Víctor Hugo Prado
Mientras
usted y yo celebrábamos las fiestas patrias con motivo del Grito de
Independencia y, al día siguiente, conocíamos las aberraciones
cometidas por algunos gobernantes al mencionar a nuestras heroínas y
héroes —como llamar “Josefa Ortiz de Pinedo” a la corregidora
Josefa Ortiz de Domínguez—, la presidenta de la República enviaba
al Senado una iniciativa para modificar la Ley de Amparo, de vital
importancia para la vida democrática de las y los mexicanos.
El
juicio de amparo es, desde el siglo XIX, el mecanismo más sólido de
protección constitucional en México. Fue diseñado para
salvaguardar los derechos fundamentales de las personas frente a
actos de autoridad arbitrarios, y se convirtió en una herramienta
reconocida internacionalmente como una aportación mexicana al
derecho universal. Gracias al amparo, millones de ciudadanos han
podido detener abusos de los poderes públicos y defender libertades
básicas.
Académicos, jueces y expertos en derecho
constitucional han advertido que la iniciativa presentada no busca
fortalecer la protección ciudadana, sino blindar al gobierno frente
a reclamos legítimos. En la práctica, se transformaría en una ley
“progobierno”, debilitando la defensa de derechos humanos y
restringiendo la suspensión de actos de autoridad. Esta figura de
suspensión es crucial porque impide que los derechos de una persona
sean vulnerados mientras se resuelve un juicio. Limitarla equivale a
dejar indefensos a los ciudadanos en el momento más crítico.
Los
impulsores de la reforma sostienen que buscan dar mayor certeza
jurídica y establecer límites más claros sobre cuándo procede una
suspensión.

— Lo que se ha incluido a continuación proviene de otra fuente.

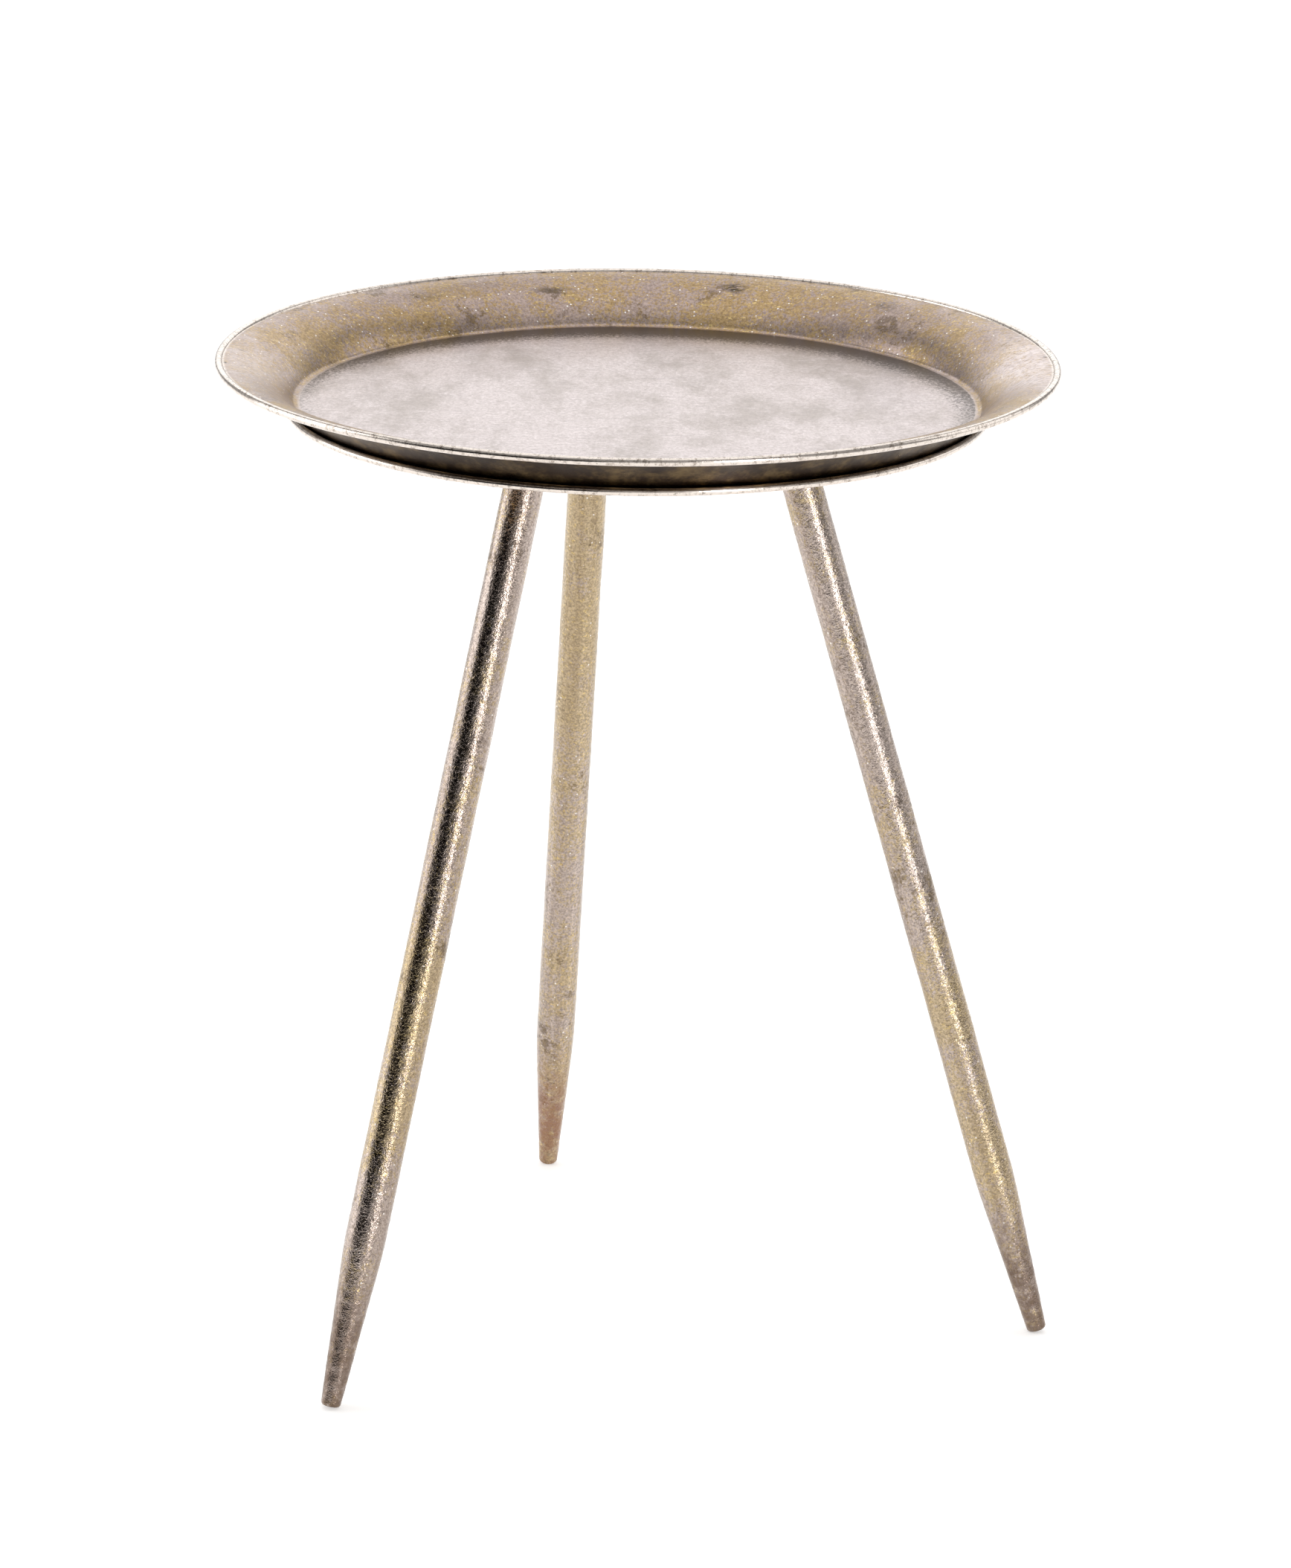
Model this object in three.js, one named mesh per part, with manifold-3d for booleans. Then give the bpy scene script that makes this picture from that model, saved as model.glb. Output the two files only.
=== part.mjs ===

Afirman que hoy “no hay límites”. Sin embargo, la
lógica del amparo es precisamente lo contrario: proteger al
ciudadano en situaciones de riesgo, incluso si después un juez
determina que no tenía la razón. Por ejemplo, si un hospital
público niega atención médica, la suspensión permite que el
paciente reciba el servicio de inmediato, sin esperar años a que se
resuelva el litigio. Lo esencial es que la persona no pierda su
derecho en el camino.
Otro aspecto preocupante es la
restricción al interés legítimo, que hoy permite a organizaciones
y colectivos defender derechos colectivos como el agua, el medio
ambiente o la salud pública. La reforma propone limitar esa facultad
únicamente a quienes acrediten un interés jurídico directo,
dejando a la sociedad en general sin herramientas para reclamar
abusos que afectan a todos.
En suma, esta reforma no representa
un avance, sino un retroceso histórico. Pone en entredicho garantías
que costaron siglos de luchas sociales y que son la base del Estado
de derecho. Si se aprueba, derechos fundamentales como la salud, la
libertad, el patrimonio e incluso la vida misma podrían quedar
desprotegidos ante el poder del gobierno.